Updated

Now some fresh pickings from the Political Grapevine:

ACLU Against TSA

The Transportation Security Administration's effort to train security screeners at 40 major airports to analyze actions instead of race to identify suspicious travelers has come under fire from the ACLU despite previous support for similar proposals. In a letter to Congress last year, the group urged law enforcement to act based "on the observation of an individual's behavior" and one local ACLU branch recently passed a resolution that "sends a clear message to officers that stops and detentions should be based upon behavior, not general characteristics."

But now that the TSA is doing exactly that, the group has filed a lawsuit in Massachusetts to block the use of behavior detection with the ACLU's director of privacy rights saying that "is a code word for targeting brown-skinned males" between the ages of 17 and 45. It's not only racial profiling, he argues, it's ethnic profiling.

Devil Denim?

Some Swedish Christians are feeling blue about the country's hottest new jeans, which their designer calls "an active statement against Christianity." The jeans, named "Cheap Monday," sell for $50 a pair and feature a skull with a cross turned upside down on its forehead.

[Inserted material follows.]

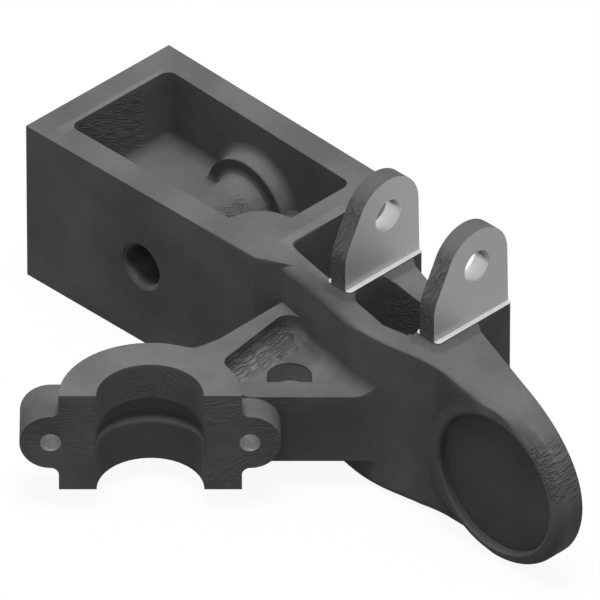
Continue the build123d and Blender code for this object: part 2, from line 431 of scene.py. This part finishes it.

More than 200,000 pairs have been sold since 2004, leaving some leaders in the Christian community shaking their heads. The vicar of one Stockholm church calls the jeans "a deliberate provocation," adding, "No one wants to provoke Jews or Muslims, but it's totally OK to provoke Christians."

Nevertheless, the director of the Church of Sweden's culture department says that while the designer wants to create public opinion against the Christian faith, "I don't think it's much to be horrified about."

Parents in the Public Eye

Even an ex-CIA agent can have trouble keeping her identity a secret when her kids are involved. Just ask recently retired CIA analyst Valerie Plame and her husband, former ambassador Joseph Wilson, who have been at the center of the CIA leak scandal.

When the couple stopped for a brief interview in a Houston airport terminal before a vacation getaway, one of their 5-year-old twins blew their cover... declaring, "My daddy's famous, my mommy's a secret spy."